Protective effects of [Gly14]-Humanin on beta-amyloid-induced PC12 cell death by preventing mitochondrial dysfunction
Neurochem Int2010 Feb;56(3):417-23.PMID: 19941922DOI: 10.1016/j.neuint.2009.11.015
Mitochondrial dysfunction is a hallmark of beta-amyloid (Abeta)-induced neuronal toxicity in Alzheimer's disease (AD), and is considered as an early event in AD pathology. Humanin (HN) and its derivative, [Gly14]-Humanin (HNG), are known for their ability to suppress neuronal death induced by AD-related insults in vitro and in vivo. In the present study, we investigated the neuroprotective effects of HNG on Abeta(25-35)-induced toxicity and its potential mechanisms in PC12 cells. Exposure of PC12 cells to 25 microM Abeta(25-35) caused significant viability loss and cell apoptosis. In addition, decreased mitochondrial membrane potential and increased cytochrome c releases from mitochondria were also observed after Abeta(25-35) exposure. All these effects induced by Abeta(25-35) were markedly reversed by HNG. Pretreatment with 100 nM HNG 6h prior to Abeta(25-35) exposure significantly elevated cell viability, reduced Abeta(25-35)-induced cell apoptosis, stabilized mitochondrial membrane potential, and blocked cytochrome c release from mitochondria.
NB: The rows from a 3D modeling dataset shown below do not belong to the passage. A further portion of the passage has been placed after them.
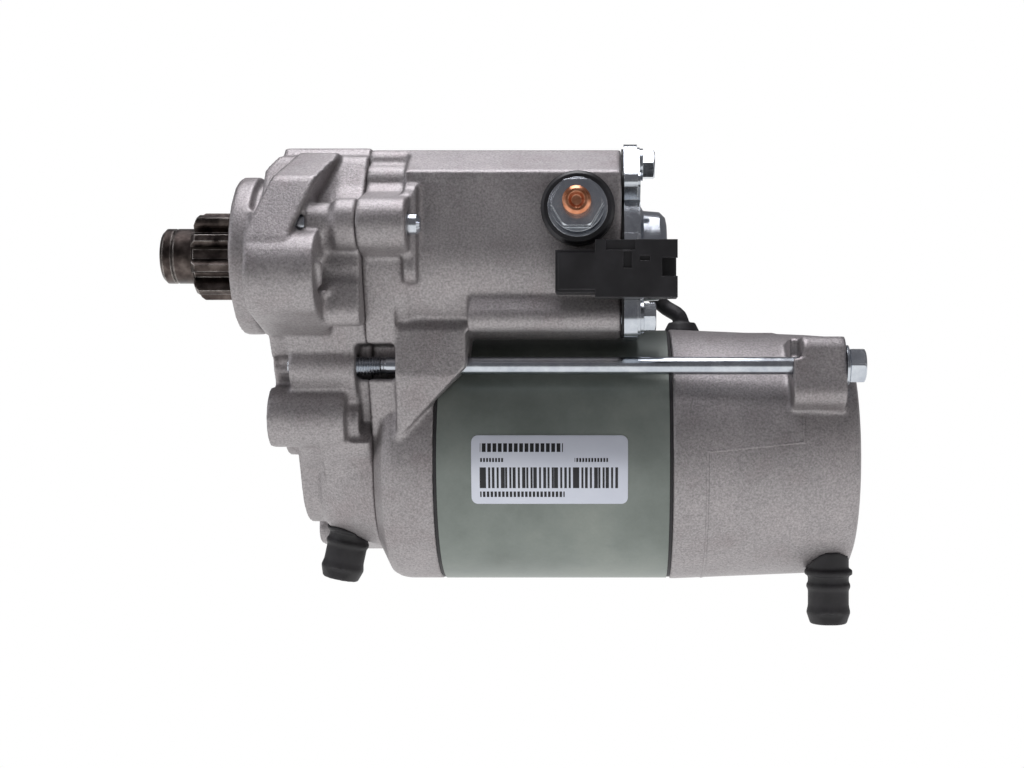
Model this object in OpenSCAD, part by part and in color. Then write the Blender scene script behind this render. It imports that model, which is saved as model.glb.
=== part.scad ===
// Offset gear-reduction starter motor: the motor turns an idler, the idler turns the clutch gear,
// and the switch plunger pushes the splined pinion shaft out through the mounting pilot.
// Millimetres, +Z up. Origin: centre of the pilot's front face, on the pinion axis; +X runs to the rear.

/* [Gear train] */
// Module of the reduction gears
gear_m = 1.5; // [1.25:0.05:1.8]
// Teeth on the armature gear
arm_teeth = 10; // [10:1:11]
// Teeth on the idler gear
idler_teeth = 26; // [25:1:28]
// Teeth on the clutch gear
clutch_teeth = 29; // [28:1:31]
// Face width of the clutch gear teeth
gear_face = 12; // [10:0.5:14]
// Lean of the motor axis away from straight below the pinion axis, degrees
axis_lean = 24.37; // [20:0.5:28]

/* [Pinion] */
// Outside diameter of the drive pinion
pinion_od = 26.8; // [24:0.2:27.6]
// Module of the drive pinion
pinion_m = 2.54; // [2.3:0.02:2.6]
// Teeth on the drive pinion
pinion_teeth = 9; // [9:1:10]
// Length of the drive pinion
pinion_len = 21; // [18:0.5:24]
// Diameter of the stop collars on the shaft nose
collar_d = 16.8; // [16:0.1:17.4]
// Diameter of the pinion shaft
pinion_shaft_d = 13; // [12:0.1:13.6]
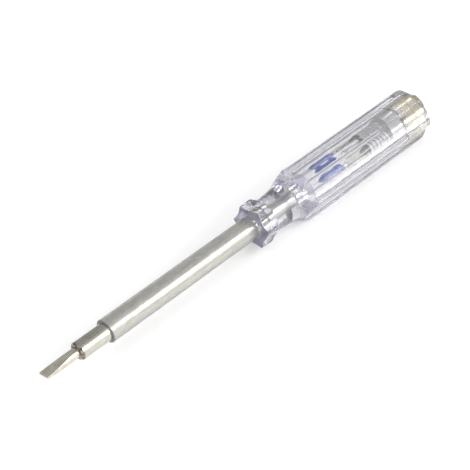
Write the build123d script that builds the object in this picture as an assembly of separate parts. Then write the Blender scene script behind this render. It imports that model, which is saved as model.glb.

Furthermore, HNG also ameliorated the Abeta(25-35)-induced Bcl-2/Bax ratio reduction and decreased caspase-3 activity in PC12 cells. These results demonstrate that HNG could attenuate Abeta(25-35)-induced PC12 cell injury and apoptosis by preventing mitochondrial dysfunction. Furthermore, these data suggest that mitochondria are involved in the protective effect of HNG against Abeta(25-35).